9. According to the May 2013 FIAR Plan Status Report, the Air Force determined the initial analysis of process flows and controls for both Net Outlays and Major Contracts revealed more work is needed as all processes, controls, and roles and responsibilities have yet to be identified. As this work will be done in partnership with Defense Finance and Accounting Services (DFAS) and the Air Force Acquisition Community, how can the Air Force be confident its revised milestone completion dates are achievable, firm deadlines?
10. According to the May 2013 FIAR Plan Status Report, the Air Force analysis of the General Equipment Inventory discusses a strategy of conducting 100 percent equipment accountability inventory to capture accurate baseline in the discovery milestone phase. To date, what percentage of the Air Force's general equipment has been accounted for, and what discrepancies have been found while undertaking this inventory? To what extent may the Air Force not be able to resolve observed and expected discrepancies in this Inventory timely to achieve its auditability goals?

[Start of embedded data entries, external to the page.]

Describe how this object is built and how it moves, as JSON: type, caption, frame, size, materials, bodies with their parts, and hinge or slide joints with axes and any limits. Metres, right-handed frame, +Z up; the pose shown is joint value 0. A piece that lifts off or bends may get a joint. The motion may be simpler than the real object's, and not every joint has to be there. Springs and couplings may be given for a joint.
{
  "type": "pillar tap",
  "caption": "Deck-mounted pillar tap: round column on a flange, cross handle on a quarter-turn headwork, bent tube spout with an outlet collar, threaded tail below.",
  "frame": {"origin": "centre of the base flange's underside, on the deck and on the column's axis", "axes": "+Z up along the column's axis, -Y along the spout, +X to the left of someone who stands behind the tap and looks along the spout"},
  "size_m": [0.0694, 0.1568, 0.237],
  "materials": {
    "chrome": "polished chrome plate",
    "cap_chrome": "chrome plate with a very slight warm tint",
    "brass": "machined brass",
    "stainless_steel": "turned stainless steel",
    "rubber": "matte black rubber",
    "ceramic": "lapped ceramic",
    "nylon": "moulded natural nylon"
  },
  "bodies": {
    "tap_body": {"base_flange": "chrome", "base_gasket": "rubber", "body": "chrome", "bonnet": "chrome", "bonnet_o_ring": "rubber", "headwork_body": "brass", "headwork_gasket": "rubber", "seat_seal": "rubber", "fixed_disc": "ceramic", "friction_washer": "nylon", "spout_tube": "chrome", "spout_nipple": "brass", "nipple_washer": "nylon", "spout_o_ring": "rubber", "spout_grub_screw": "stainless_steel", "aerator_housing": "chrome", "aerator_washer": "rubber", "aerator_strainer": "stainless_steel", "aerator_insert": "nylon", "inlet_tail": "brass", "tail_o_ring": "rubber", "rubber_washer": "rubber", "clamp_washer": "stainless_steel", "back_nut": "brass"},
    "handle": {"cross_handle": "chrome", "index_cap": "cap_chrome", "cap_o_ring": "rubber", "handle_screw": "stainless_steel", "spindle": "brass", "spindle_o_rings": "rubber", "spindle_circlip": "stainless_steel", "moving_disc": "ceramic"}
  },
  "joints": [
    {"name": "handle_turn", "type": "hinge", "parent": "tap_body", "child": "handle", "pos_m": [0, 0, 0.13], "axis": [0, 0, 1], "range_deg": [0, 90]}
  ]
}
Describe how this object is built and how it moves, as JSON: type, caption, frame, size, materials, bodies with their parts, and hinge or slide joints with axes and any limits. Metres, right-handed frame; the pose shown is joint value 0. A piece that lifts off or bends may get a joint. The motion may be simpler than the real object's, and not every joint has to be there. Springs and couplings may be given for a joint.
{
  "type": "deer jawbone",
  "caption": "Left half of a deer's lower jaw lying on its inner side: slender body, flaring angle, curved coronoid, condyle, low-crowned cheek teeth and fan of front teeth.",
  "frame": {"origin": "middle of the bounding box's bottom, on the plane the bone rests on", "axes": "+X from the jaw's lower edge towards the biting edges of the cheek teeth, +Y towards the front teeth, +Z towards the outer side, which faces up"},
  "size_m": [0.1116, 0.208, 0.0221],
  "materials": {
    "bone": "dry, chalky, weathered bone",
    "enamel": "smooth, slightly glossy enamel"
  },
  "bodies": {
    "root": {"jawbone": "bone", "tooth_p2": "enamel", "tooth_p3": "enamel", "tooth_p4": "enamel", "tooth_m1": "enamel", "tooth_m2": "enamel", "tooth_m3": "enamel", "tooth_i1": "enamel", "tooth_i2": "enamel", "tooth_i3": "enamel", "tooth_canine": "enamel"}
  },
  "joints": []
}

11. What is the current status of the OSD and Air Force internal reviews of ECSS? Please provide an estimated date for final report submission. If the reports have been released, please provide copies of each report. If they have not yet been released, please forward copies to our offices after they are completed.
12. If the Air Force does not meet the 2014 and 2017 audit deadlines, which Air Force official should Congress hold responsible?
Thank you for your continued attention to these important matters.